• Supplied material:

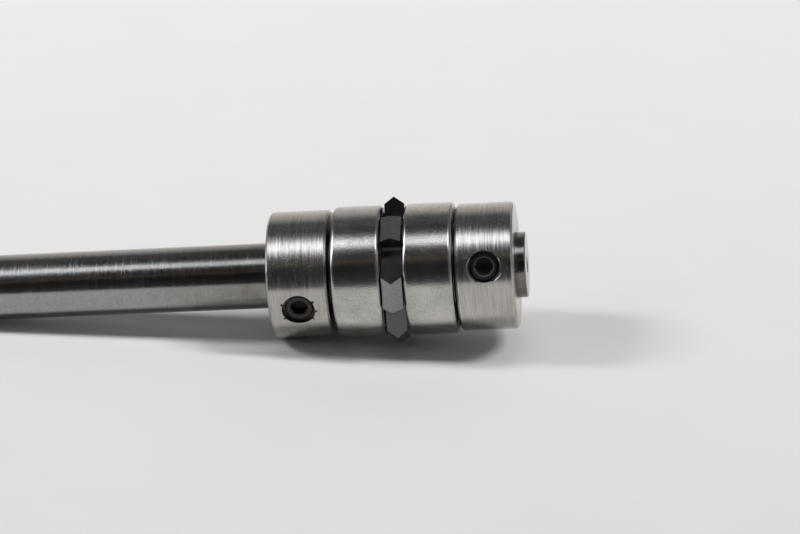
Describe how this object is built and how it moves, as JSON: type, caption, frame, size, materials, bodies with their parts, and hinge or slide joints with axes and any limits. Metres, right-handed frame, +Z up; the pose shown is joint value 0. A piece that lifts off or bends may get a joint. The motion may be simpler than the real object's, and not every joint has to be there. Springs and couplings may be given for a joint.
{
  "type": "bearing-guided v-cutter arbor",
  "caption": "Round shank carrying a toothed V-edged cutter wheel between two shielded ball bearings, held by set-screw shaft collars.",
  "frame": {"origin": "on the shaft's axis, at the outer face of the rear collar, where the clear shank ends", "axes": "+X along the shaft from the shank to the nose, +Z up as the tool lies on a table, -Y towards the side that shows both set screws"},
  "size_m": [0.0571, 0.014, 0.0136],
  "materials": {
    "ground_steel": "centreless-ground steel rod, glossy, with fine scratches round it",
    "turned_steel": "lathe-turned steel with fine tool lines round it",
    "bearing_steel": "fine-ground bearing steel with polished edges",
    "tool_steel": "dark ground tool steel",
    "black_oxide": "black oxide on alloy steel",
    "pressed_steel": "pressed sheet steel",
    "shim_steel": "rolled shim steel"
  },
  "bodies": {
    "arbor": {"shaft": "ground_steel", "rear_shim": "shim_steel", "rear_inner_ring": "bearing_steel", "rear_wheel_shim": "shim_steel", "v_wheel": "tool_steel", "nose_wheel_shim": "shim_steel", "nose_inner_ring": "bearing_steel", "nose_shim": "shim_steel"},
    "rear_guide": {"rear_outer_ring": "bearing_steel", "rear_outboard_shield": "pressed_steel", "rear_inboard_shield": "pressed_steel", "rear_outboard_snap_ring": "pressed_steel", "rear_inboard_snap_ring": "pressed_steel"},
    "rear_ball_set": {"rear_balls": "bearing_steel", "rear_cage": "pressed_steel"},
    "nose_guide": {"nose_outer_ring": "bearing_steel", "nose_inboard_shield": "pressed_steel", "nose_outboard_shield": "pressed_steel", "nose_inboard_snap_ring": "pressed_steel", "nose_outboard_snap_ring": "pressed_steel"},
    "nose_ball_set": {"nose_balls": "bearing_steel", "nose_cage": "pressed_steel"},
    "rear_clamp": {"rear_collar": "turned_steel"},
    "rear_clamp_screw": {"rear_set_screw": "black_oxide"},
    "nose_clamp": {"nose_collar": "turned_steel"},
    "nose_clamp_screw": {"nose_set_screw": "black_oxide"}
  },
  "joints": [
    {"name": "rear_guide_spin", "type": "hinge", "parent": "arbor", "child": "rear_guide", "pos_m": [0.00858, 0, 0], "axis": [1, 0, 0], "continuous": true},
    {"name": "rear_ball_orbit", "type": "hinge", "parent": "arbor", "child": "rear_ball_set", "pos_m": [0.00858, 0, 0], "axis": [1, 0, 0], "continuous": true},
    {"name": "nose_guide_spin", "type": "hinge", "parent": "arbor", "child": "nose_guide", "pos_m": [0.01549, 0, 0], "axis": [1, 0, 0], "continuous": true},
    {"name": "nose_ball_orbit", "type": "hinge", "parent": "arbor", "child": "nose_ball_set", "pos_m": [0.01549, 0, 0], "axis": [1, 0, 0], "continuous": true},
    {"name": "rear_collar_slide", "type": "slide", "parent": "arbor", "child": "rear_clamp", "axis": [-1, 0, 0], "range_m": [0, 0.025]},
    {"name": "rear_screw_travel", "type": "slide", "parent": "rear_clamp", "child": "rear_clamp_screw", "axis": [0, -0.9823, -0.1874], "range_m": [0, 0.0015]},
    {"name": "nose_collar_slide", "type": "slide", "parent": "arbor", "child": "nose_clamp", "axis": [1, 0, 0], "range_m": [0, 0.001]},
    {"name": "nose_screw_travel", "type": "slide", "parent": "nose_clamp", "child": "nose_clamp_screw", "axis": [0, -0.9178, 0.3971], "range_m": [0, 0.0015]}
  ],
  "couplings": [
    {"joint": "rear_ball_orbit", "follows": "rear_guide_spin", "ratio": 0.58333},
    {"joint": "nose_ball_orbit", "follows": "nose_guide_spin", "ratio": 0.58333}
  ]
}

• Exercise:
Select and copy every line of the material that holds the string "with".

• Problem solution:
Describe how this object is built and how it moves, as JSON: type, caption, frame, size, materials, bodies with their parts, and hinge or slide joints with axes and any limits. Metres, right-handed frame, +Z up; the pose shown is joint value 0. A piece that lifts off or bends may get a joint. The motion may be simpler than the real object's, and not every joint has to be there. Springs and couplings may be given for a joint.
    "ground_steel": "centreless-ground steel rod, glossy, with fine scratches round it",
    "turned_steel": "lathe-turned steel with fine tool lines round it",
    "bearing_steel": "fine-ground bearing steel with polished edges",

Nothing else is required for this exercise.